+++ Available records +++
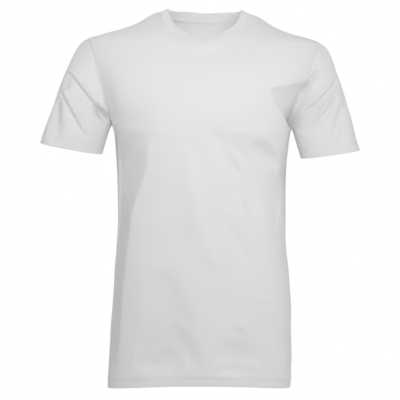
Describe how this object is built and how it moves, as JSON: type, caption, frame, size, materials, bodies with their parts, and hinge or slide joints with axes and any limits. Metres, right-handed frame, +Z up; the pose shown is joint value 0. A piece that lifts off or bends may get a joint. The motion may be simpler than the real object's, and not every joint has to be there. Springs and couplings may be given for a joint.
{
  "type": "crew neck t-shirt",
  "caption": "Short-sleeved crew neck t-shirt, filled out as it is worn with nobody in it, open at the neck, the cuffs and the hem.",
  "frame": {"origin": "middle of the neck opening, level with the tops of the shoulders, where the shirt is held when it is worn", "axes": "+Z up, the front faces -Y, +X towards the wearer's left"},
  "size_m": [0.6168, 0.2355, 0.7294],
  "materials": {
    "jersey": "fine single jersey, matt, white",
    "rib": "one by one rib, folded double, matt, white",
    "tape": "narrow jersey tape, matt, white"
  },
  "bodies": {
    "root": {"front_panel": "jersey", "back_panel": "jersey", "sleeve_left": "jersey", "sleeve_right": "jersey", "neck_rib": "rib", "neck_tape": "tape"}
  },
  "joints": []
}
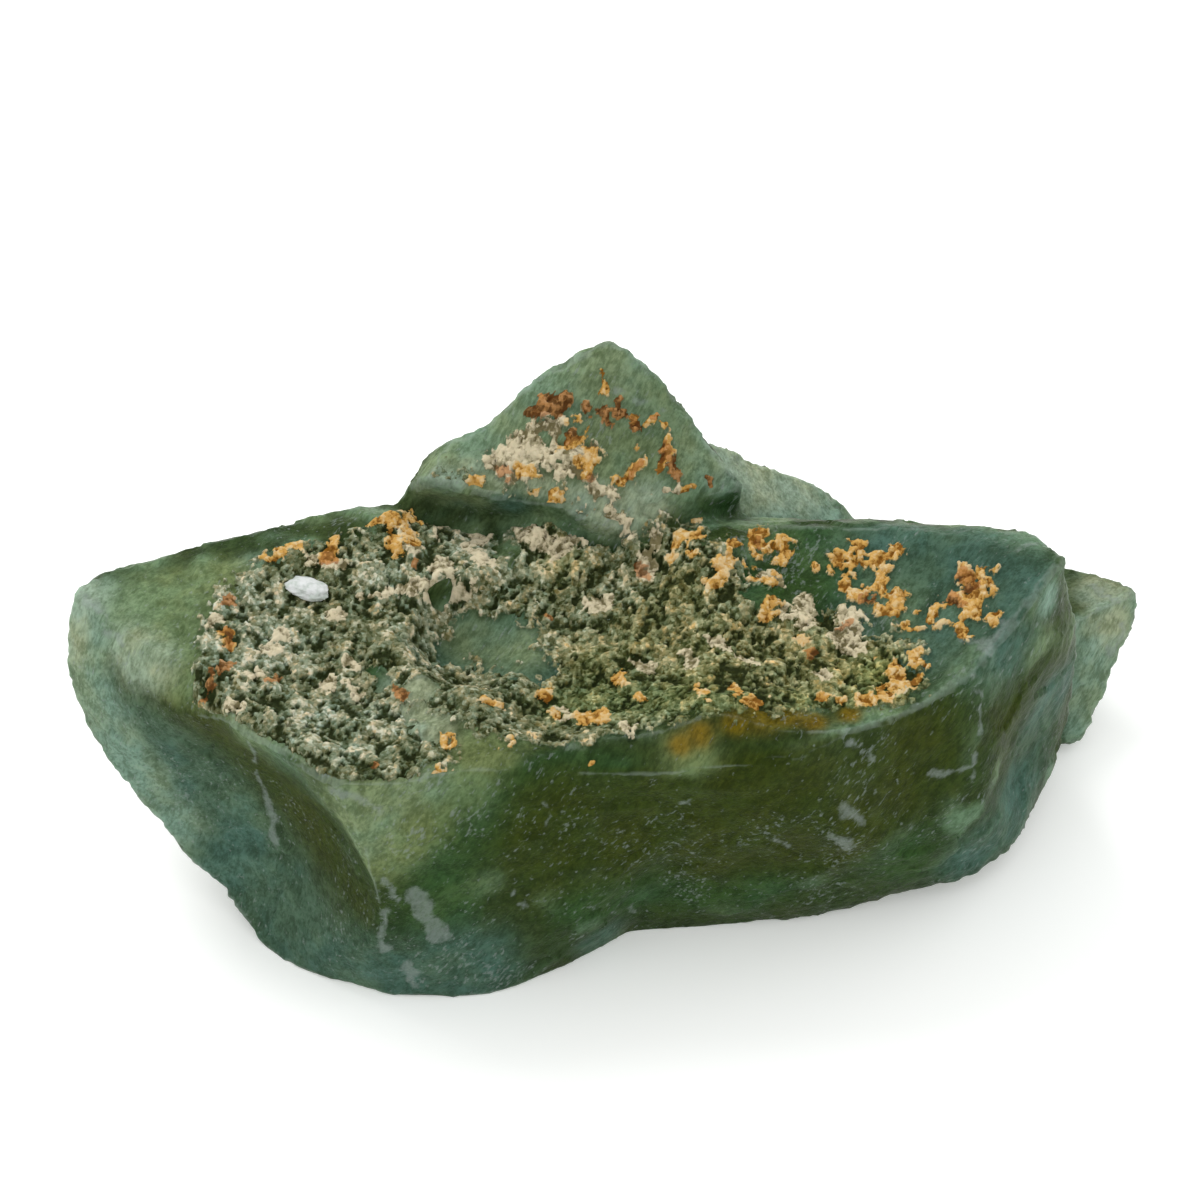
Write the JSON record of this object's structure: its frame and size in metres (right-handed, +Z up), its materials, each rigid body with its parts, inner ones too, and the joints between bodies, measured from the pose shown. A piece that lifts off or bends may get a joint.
+++
--- The exercise ---
Give all the records again. Match them exactly.

--- Written answer ---
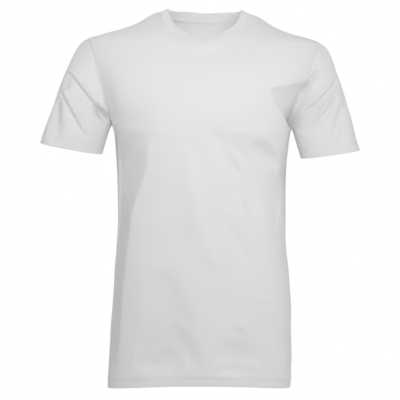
Describe how this object is built and how it moves, as JSON: type, caption, frame, size, materials, bodies with their parts, and hinge or slide joints with axes and any limits. Metres, right-handed frame, +Z up; the pose shown is joint value 0. A piece that lifts off or bends may get a joint. The motion may be simpler than the real object's, and not every joint has to be there. Springs and couplings may be given for a joint.
{
  "type": "crew neck t-shirt",
  "caption": "Short-sleeved crew neck t-shirt, filled out as it is worn with nobody in it, open at the neck, the cuffs and the hem.",
  "frame": {"origin": "middle of the neck opening, level with the tops of the shoulders, where the shirt is held when it is worn", "axes": "+Z up, the front faces -Y, +X towards the wearer's left"},
  "size_m": [0.6168, 0.2355, 0.7294],
  "materials": {
    "jersey": "fine single jersey, matt, white",
    "rib": "one by one rib, folded double, matt, white",
    "tape": "narrow jersey tape, matt, white"
  },
  "bodies": {
    "root": {"front_panel": "jersey", "back_panel": "jersey", "sleeve_left": "jersey", "sleeve_right": "jersey", "neck_rib": "rib", "neck_tape": "tape"}
  },
  "joints": []
}
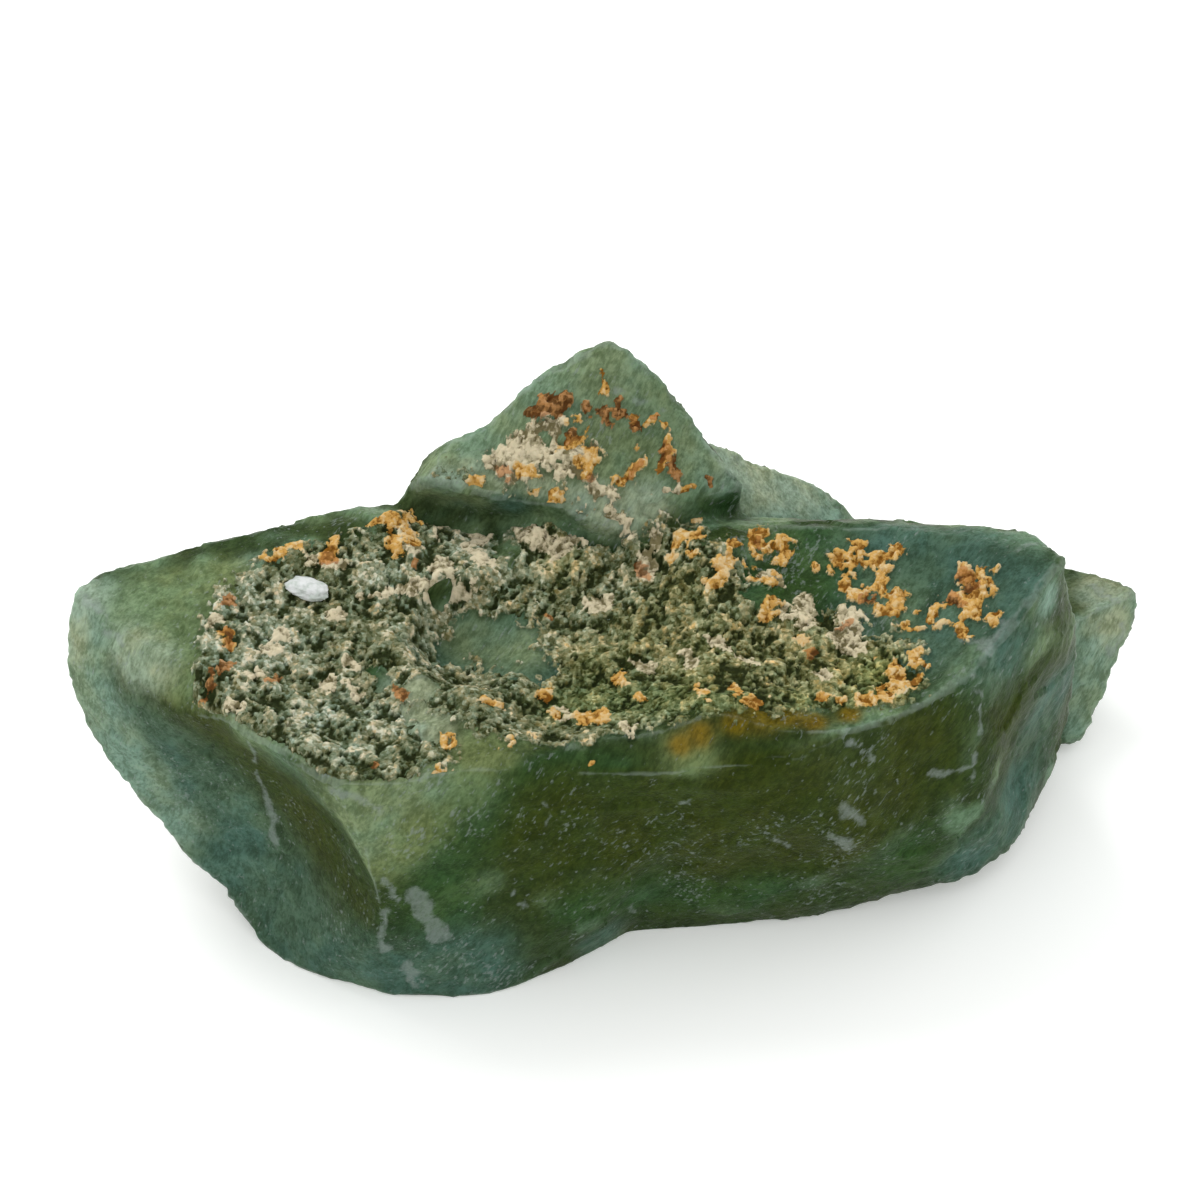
Write the JSON record of this object's structure: its frame and size in metres (right-handed, +Z up), its materials, each rigid body with its parts, inner ones too, and the joints between bodies, measured from the pose shown. A piece that lifts off or bends may get a joint.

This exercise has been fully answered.